Nowadays, crew members constantly communicate with the foreman, project managers, and company safety officials, even if they are not at the job site. They would be in the loop on how every step of the project was completed. In contrast, in O’Nan’s early days as a project manager, if he wasn’t there in person, he didn’t know how the erection foreman was completing their tasks; he just knew when they finished.
“Communication is the key to successfully conveying any amount of information,” said Gardner. “In safety this comes in many forms on any job site, starting with the daily Job Safety Analysis and effectively including fellow co-workers in this process and verbally going over the tasks of the day, the hazards they will be presented with, and the controls that will be used.”
Technology and good communication have made it possible to keep track of workplace incidents.

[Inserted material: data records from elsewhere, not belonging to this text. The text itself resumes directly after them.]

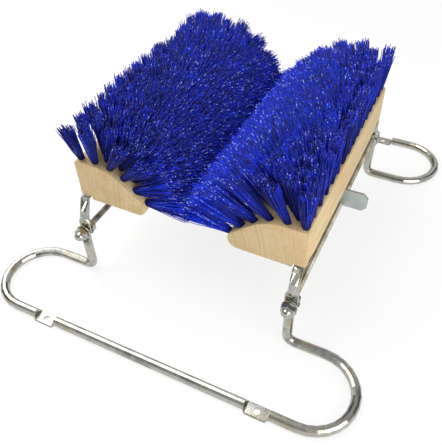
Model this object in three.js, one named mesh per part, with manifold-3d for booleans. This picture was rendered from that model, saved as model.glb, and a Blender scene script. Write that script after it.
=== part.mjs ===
// Boot brush: two bristled wooden blocks that swing on a pair of rods, carried by two bent tube feet.
// Lengths are in millimetres and angles in degrees. +Z is up, +Y runs the way a boot is drawn through,
// and the origin is on the floor under the middle.

import * as THREE from 'three';
import { mergeVertices } from 'three/addons/utils/BufferGeometryUtils.js';
import Module from 'manifold-3d';

const wasm = await Module();
wasm.setup();

// Fit
const gap = 0.3; // between pieces that touch
const overrun = 1; // how far a cutter passes the face that it opens

// Foot frames: each is one steel tube, bent and pressed flat at its two pads and its two leg ends
const tubeDiameter = 9.5;
const pressedThickness = 2.6;
const barReach = 81; // joint to the outer bar
const loopReach = 193.5; // middle of the brush to the far side of a loop
const legBendRadius = 9;
const padOffset = 117; // middle of the bar to a screw pad
const padLength = 20;
const padRamp = 2;
const padHoleDiameter = 7;

// Rods: the blocks swing on them
const rodDiameter = 6.35;
const rodOffset = 114; // middle of the brush to a rod
const rodHeight = 58.5;
const jointReach = 14; // end of the block to where a leg meets a link on the rod

// Pressed eyes, on the legs and the links
const eyeFlat = 8.4; // eye centre to where the tube starts to round out
const eyeRamp = 4.5;

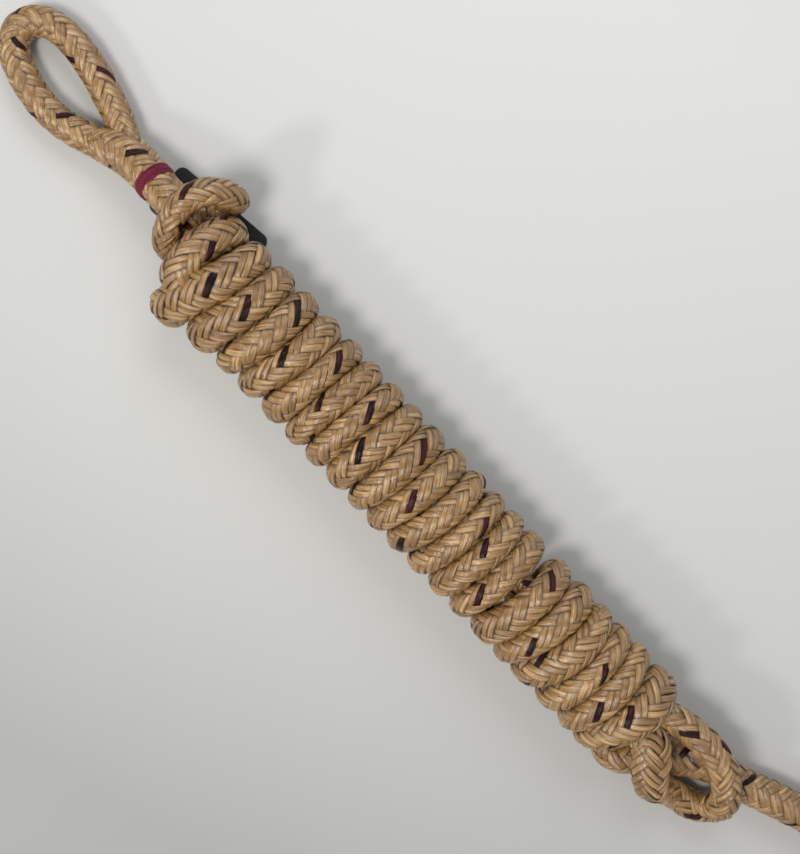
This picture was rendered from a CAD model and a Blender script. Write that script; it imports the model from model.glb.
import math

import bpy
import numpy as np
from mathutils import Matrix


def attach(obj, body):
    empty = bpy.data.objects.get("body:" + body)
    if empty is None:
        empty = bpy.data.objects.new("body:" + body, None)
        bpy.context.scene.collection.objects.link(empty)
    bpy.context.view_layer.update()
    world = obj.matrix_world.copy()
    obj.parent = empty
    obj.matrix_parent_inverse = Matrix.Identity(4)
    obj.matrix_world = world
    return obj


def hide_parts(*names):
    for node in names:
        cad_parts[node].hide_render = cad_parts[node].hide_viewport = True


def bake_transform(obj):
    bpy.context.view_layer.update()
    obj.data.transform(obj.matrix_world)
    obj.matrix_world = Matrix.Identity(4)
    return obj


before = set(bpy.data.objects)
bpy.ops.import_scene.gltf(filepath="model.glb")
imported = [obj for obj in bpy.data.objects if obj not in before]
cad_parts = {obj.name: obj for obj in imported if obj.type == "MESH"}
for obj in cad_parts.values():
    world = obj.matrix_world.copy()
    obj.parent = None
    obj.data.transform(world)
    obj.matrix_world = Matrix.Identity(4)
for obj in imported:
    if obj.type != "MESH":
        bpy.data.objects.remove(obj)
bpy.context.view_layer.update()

# A braided rope with a spliced eye at each end, doubled and bound up into a wrapped hank.
# The whole rope is one smooth centreline in metres. Its twelve strands, of two yarns each,
# are worked out along that line, and each stretch of them becomes one piece.

UP = np.array([0.0, 0.0, 1.0])


def unit(v):
    return v / np.linalg.norm(v, axis=-1, keepdims=True)


def new_object(name, data):
    obj = bpy.data.objects.new(name, data)
    bpy.context.scene.collection.objects.link(obj)
    return obj


def place_by_axes(obj, right, up, back, at):
    """Places a camera or a light, which looks away from back. Blender takes the columns."""
    obj.matrix_world = [
        [*column, last] for column, last in ((right, 0), (up, 0), (back, 0), (at, 1))]


# ---- camera ----

HANK_ANGLE = math.radians(46.6)      # the hank's axis runs this far below the picture's level
CAMERA_HEIGHT = 0.600
CAMERA_TILT = math.radians(4.5)      # off straight down
CAMERA_AIM = np.array([-0.05885, -0.01466, 0.0])
SENSOR = 36.0
LENS = 52.54

picture_right = np.array([math.cos(HANK_ANGLE), math.sin(HANK_ANGLE), 0.0])
picture_up = np.array([-math.sin(HANK_ANGLE), math.cos(HANK_ANGLE), 0.0])


def add_camera():
    data = bpy.data.cameras.new("camera")
    data.sensor_fit = "HORIZONTAL"
    data.sensor_width = SENSOR
    data.lens = LENS
    camera = new_object("camera", data)
    sight = -math.sin(CAMERA_TILT) * picture_up - math.cos(CAMERA_TILT) * UP
    upward = math.cos(CAMERA_TILT) * picture_up - math.sin(CAMERA_TILT) * UP
    at = CAMERA_AIM - sight * CAMERA_HEIGHT / math.cos(CAMERA_TILT)
    place_by_axes(camera, picture_right, upward, -sight, at)
    bpy.context.scene.camera = camera


add_camera()

# ---- routes ----
# Nearly the same stretches of rope as part.scad has, in the hank's own place. The first and
# last points of NECK, HEAD_TURN and LOCK_LOOP, and the first point of TAIL, only set which
# way the rope goes there.

HANK_PLACE = np.array([0.0602, 0.029, 0.0])
CORE_Y = 0.0063
CORE_Z = 0.0245
CORE_X0 = -0.138
CORE_X1 = 0.186
THROAT_START = (-0.197, 0.011, 0.0104)

EYE = [
    (-0.206, 0.0186, 0.0086), (-0.213, 0.0208, 0.0082), (-0.220, 0.0230, 0.0080),
    (-0.229, 0.0255, 0.0080), (-0.238, 0.0274, 0.0080), (-0.247, 0.0284, 0.0080),
    (-0.256, 0.0283, 0.0080), (-0.263, 0.0268, 0.0080), (-0.2685, 0.0234, 0.0080),
    (-0.2718, 0.0180, 0.0080), (-0.272, 0.0120, 0.0080), (-0.269, 0.0066, 0.0080),
    (-0.2645, 0.0030, 0.0080), (-0.258, 0.0002, 0.0080), (-0.250, -0.0022, 0.0080),
    (-0.241, -0.0037, 0.0080), (-0.232, -0.0039, 0.0080), (-0.223, -0.0026, 0.0080),
    (-0.214, -0.0001, 0.0082), (-0.206, 0.0028, 0.0086)]
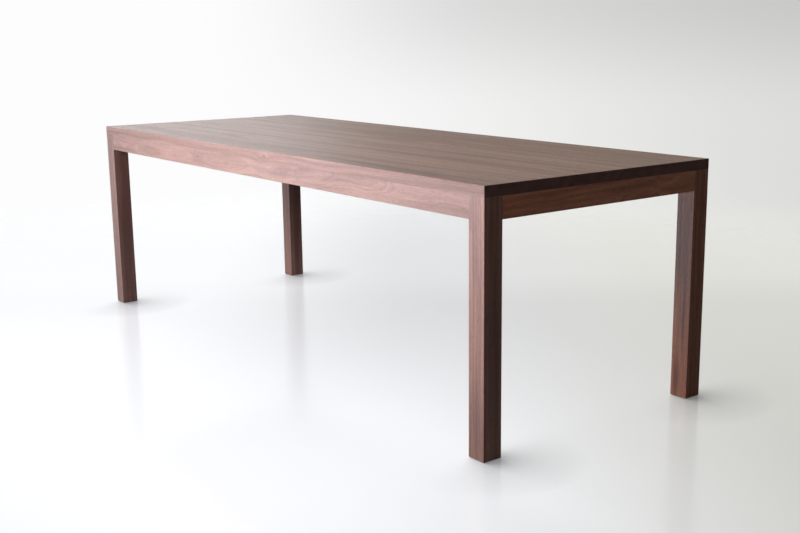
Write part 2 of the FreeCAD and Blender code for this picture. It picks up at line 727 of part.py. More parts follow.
def make_top_clips():
    """Bent steel clips: two in each half of a long apron, one in each half of an end apron."""
    body = new_body("top_clips")
    features = []
    for number, x in enumerate((INNER_CLIP_AT, OUTER_CLIP_AT)):
        side = sketch_on(body, f"long_clip_{number}", "YZ_Plane", x=x)
        clip_outline(side, f"-{HALF_WIDTH} + {CLIP_UPRIGHT}", 1)
        features.append(pad(body, side, "clip_width", symmetric=True))
        features.append(bore_clip(body, f"long_clip_{number}", x, f"-{HALF_WIDTH} + {CLIP_SCREW_AT}"))
    side = sketch_on(body, "end_clip", "XZ_Plane", y=f"-{END_CLIP_AT}")
    clip_outline(side, f"{HALF_LENGTH} - {CLIP_UPRIGHT}", -1)
    features.append(pad(body, side, "clip_width", symmetric=True))
    features.append(bore_clip(body, "end_clip", f"{HALF_LENGTH} - {CLIP_SCREW_AT}", f"-{END_CLIP_AT}"))
    spread(body, features)
    return body


def bore_clip(body, name, x, y):
    """The screw hole through a clip's foot."""
    face = sketch_on(body, f"{name}_hole", "XY_Plane", z=FRAME_TOP)
    circle(face, x, y, "screw_diameter + 2 * thread_room")
    return pocket(body, face, "clip_thickness")


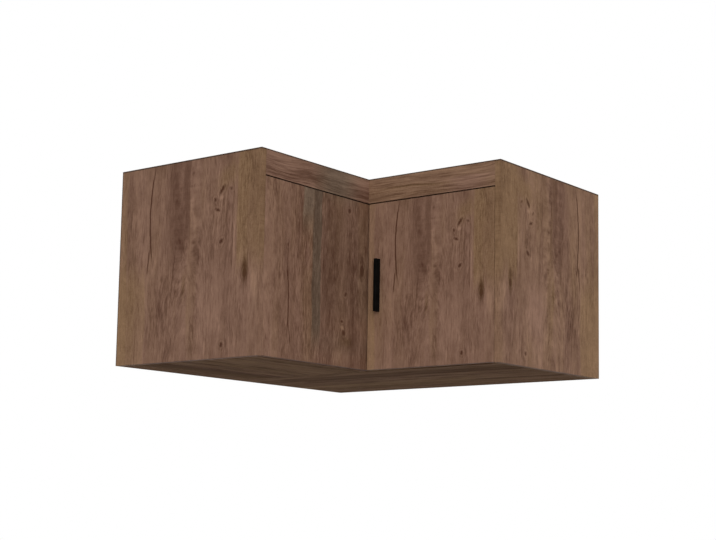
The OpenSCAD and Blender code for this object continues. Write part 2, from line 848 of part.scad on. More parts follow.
module cam() {
  translate([-cam_back, 0, board_t / 2 - cam_h]) difference() {
    cylinder(r = cam_d / 2, h = cam_h, $fn = round_fn);
    rod_x([-cam_head_len / 2 - spare, 0, cam_h - board_t / 2], cam_head_r + spare, cam_d);
    for (a = [0, 90]) rotate(a) translate([-cam_d / 4, -recess_slot / 2, cam_h - cam_recess])
      cube([cam_d / 2, recess_slot, cam_recess + cut]);
  }
}
module cam_bolt() {
  rod_x([-cam_back - cam_head_len / 2, 0, 0], cam_head_r, cam_head_len);
  rod_x([-cam_back, 0, 0], cam_neck_r, cam_d / 2 + cam_head_len);
  rod_x([-cam_back + cam_d / 2 + cut, 0, 0], cam_shank_r, cam_back - cam_d / 2 - cut + face_hole - spare);
}
module dowel() {
  c = dowel_chamfer;
  r = dowel_d / 2;
  translate([face_hole - spare - dowel_len, 0, 0]) rotate([0, 90, 0]) rotate_extrude($fn = small_fn)
    polygon([[0, 0], [r - c, 0], [r, c], [r, dowel_len - c], [r - c, dowel_len], [0, dowel_len]]);
}
// One child at every cam joint, and at every dowel of the boards
module at_cam_joints() {
  for (p = end_cams) {
    at_top_end() translate([0, -p, 0]) children();
    at_floor_end() translate([0, -p, 0]) children();
    left_wing() at_top_end() translate([0, -p, 0]) children();
    left_wing() at_floor_end() translate([0, -p, 0]) children();
  }
  for (p = butt_cams) {
    at_top_butt() translate([0, -p, 0]) children();
    at_floor_butt() translate([0, -p, 0]) children();
  }
  at_rail_end() children();
  left_wing() at_rail_end() children();
  at_rear_rail_end() children();
}
module at_dowels() {
  for (p = end_dowels) {
    at_top_end() translate([0, -p, 0]) children();
    at_floor_end() translate([0, -p, 0]) children();
    left_wing() at_top_end() translate([0, -p, 0]) children();
    left_wing() at_floor_end() translate([0, -p, 0]) children();
  }
  for (p = butt_dowels) {
    at_top_butt() translate([0, -p, 0]) children();
    at_floor_butt() translate([0, -p, 0]) children();
  }
  for (p = rail_dowels) {
    at_rail_end() translate([0, -p, 0]) children();
    left_wing() at_rail_end() translate([0, -p, 0]) children();
    at_rear_rail_end() translate([0, -p, 0]) children();
  }
  for (p = edge_dowels) at_rear_rail_edge() translate([0, -p, 0]) children();
  for (p = fascia_dowels) {
    at_fascia_end() translate([0, -p, 0]) children();
    left_wing() at_fascia_end() translate([0, -p, 0]) children();
  }
  for (p = front_dowels) at_fixed_end() translate([0, -p, 0]) children();
}
module cam_locks() { color(steel) at_cam_joints() cam(); }
module cam_bolts() { color(steel) at_cam_joints() cam_bolt(); }
module dowels() {
  color(beech) {
    at_dowels() dowel();
    // Thinner dowels in the ends of the posts
    for (p = post_dowel_xy, z = post_dowel_z) rod_z([p[0], p[1], z], post_dowel_r, dowel_len);
  }
}

// Small parts

// Shelf pins: a peg in the panel and a longer, flat-topped peg under the shelf
module pin() { rod_x([-pin_out, 0, -pin_d / 2], pin_d / 2, pin_out + pin_depth); }
module shelf_pins() {
  color(steel) {
    for (p = pin_places) {
      translate([panel_face, -p, shelf_z]) pin();
      left_wing() translate([panel_face, -p, shelf_z]) pin();
    }
    at_rear_pin() pin();
  }
}
module back_nails() {
  color(steel) {
    right_nails();
    left_wing() right_nails();
  }
}

// Soft bumpers on the corner post's lip behind the door
module door_bumpers() {
  color(clear_rubber) for (z = bumper_z)
    rod_y([bumper_x, -depth + post_outer - bumper_t, z], bumper_r, bumper_t);
}

// Steel angles that hold the fascias to the top boards and the fixed front to the bottom board:
// local Y runs inwards from the back of the front, and local Z up to the board
module at_fascia_brackets() {
  for (x = bracket_places) translate([x, -front_back, height - board_t]) children();
}
module at_floor_brackets() {
  for (x = bracket_places) translate([x, -front_back, board_t]) mirror([0, 0, 1]) children();
}
module bracket() {
  difference() {
    union() {
      block([-bracket_w / 2, 0, -bracket_leg], [bracket_w / 2, bracket_t, 0]);
      block([-bracket_w / 2, 0, -bracket_t], [bracket_w / 2, bracket_leg, 0]);
    }
    rod_y([0, -cut, -bracket_hole], bracket_screw_r + loose, bracket_t + 2 * cut);
    rod_z([0, bracket_hole, -bracket_t - cut], bracket_screw_r + loose, bracket_t + 2 * cut);
  }
}
// The holes for its two screws, in the front and in the board
module bracket_front_hole() {
  rod_y([0, -bracket_hole_len, -bracket_hole], bracket_screw_r + fit, bracket_hole_len + cut);
}
module bracket_leg_hole() {
  rod_z([0, bracket_hole, -cut], bracket_screw_r + fit, bracket_hole_len + cut);
}
module bracket_screws() {
  translate([0, bracket_t, -bracket_hole]) rotate([90, 0, 0]) bracket_screw();
  translate([0, bracket_hole, -bracket_t]) bracket_screw();
}
module bracket_screw() {
  screw(bracket_screw_r, bracket_t + bracket_screw_len, bracket_head_r, bracket_head_t);
}
module fascia_brackets() {
  color(steel) {
    at_fascia_brackets() bracket();
    left_wing() at_fascia_brackets() bracket();
  }
}
module fascia_bracket_screws() {
  color(steel) {
    at_fascia_brackets() bracket_screws();
    left_wing() at_fascia_brackets() bracket_screws();
  }
}
module front_brackets() { color(steel) left_wing() at_floor_brackets() bracket(); }
module front_bracket_screws() { color(steel) left_wing() at_floor_brackets() bracket_screws(); }

side_panel_left();
side_panel_right();
bottom_board_long();
bottom_board_short();
top_board_long();
top_board_short();
back_panel_left();
back_panel_right();
rear_post();
hanging_rail_left();
hanging_rail_right();
fascia_left();
fascia_right();
corner_post();
shelf();
fixed_front();
front_screws();
door();
handle_bar();
handle_screws();
hinge_cups();
hinge_cup_screws();
hinge_links();
hinge_arms();
hinge_arm_screws();
hinge_pins();
hinge_plates();
hinge_plate_screws();
cam_locks();
cam_bolts();
dowels();
shelf_pins();
back_nails();
door_bumpers();
fascia_brackets();
fascia_bracket_screws();
front_brackets();
front_bracket_screws();
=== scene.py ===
import math

import bpy
import numpy as np
from mathutils import Matrix, Vector


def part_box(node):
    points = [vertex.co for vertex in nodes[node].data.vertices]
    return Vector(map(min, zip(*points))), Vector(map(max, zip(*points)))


# Viewpoint
# The cabinet hangs above head height and is looked at from below, from in front of its inside corner.
# The camera's turns and place were solved from the edges that the photo shows.
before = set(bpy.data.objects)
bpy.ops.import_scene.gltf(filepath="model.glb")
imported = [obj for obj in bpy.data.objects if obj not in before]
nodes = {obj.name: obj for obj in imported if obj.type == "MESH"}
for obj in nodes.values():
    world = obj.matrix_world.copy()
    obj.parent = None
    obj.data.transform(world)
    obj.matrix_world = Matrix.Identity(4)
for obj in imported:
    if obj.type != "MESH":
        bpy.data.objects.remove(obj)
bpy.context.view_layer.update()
scene = bpy.context.scene
scene.view_settings.view_transform = "Standard"

# In degrees: round the vertical, upwards, and round the line of sight
yaw, pitch, roll = (math.radians(angle) for angle in (35.4619, 7.3647, 0.5661))
# In metres, from the corner of the walls
camera_place = (2.85768, -3.45751, -0.38458)
# Width of the photo, and how far its middle lies from the line of sight, in its pixels
photo_width, lens_across, lens_up = 716, -90, 60

level = Vector((-math.sin(yaw), math.cos(yaw), 0))
level_right = Vector((math.cos(yaw), math.sin(yaw), 0))
forward = math.cos(pitch) * level + math.sin(pitch) * Vector((0, 0, 1))
up = -math.sin(pitch) * level + math.cos(pitch) * Vector((0, 0, 1))
camera_right = math.cos(roll) * level_right + math.sin(roll) * up
camera_up = -math.sin(roll) * level_right + math.cos(roll) * up
camera = bpy.data.objects.new("camera", bpy.data.cameras.new("camera"))
camera.data.lens = 75.0615
camera.data.sensor_width = 36
camera.data.shift_x = lens_across / photo_width
camera.data.shift_y = lens_up / photo_width
camera.data.clip_end = 200
turned = Matrix([[camera_right[i], camera_up[i], -forward[i]] for i in range(3)])
camera.matrix_world = Matrix.Translation(camera_place) @ turned.to_4x4()
scene.collection.objects.link(camera)
scene.camera = camera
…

Safety metrics are an easy way to track how many days since an accident or incident and the direct impact on a business. It’s harder to track the indirect cost to an injured worker and how the injury can impact their family time, hobbies, or abilities to perform everyday tasks, Gardner said.
“I truly believe our responsibility is in being as proactive as we can to identify hazards ahead of time and put the right measures in place to mitigate the risks.”
Safety means something different to everyone based on their past experiences and their ability to recognize hazards, Gardner said.
“We continually work to change a person’s unsafe behaviors by concentrating on hazard recognition and being champions of safety not only for themselves but every co-worker or any person they are working with,” he said. “If you see someone doing something unsafe, you are given the autonomy to stop, correct it, and engage the person to understand why what they are doing is unsafe.”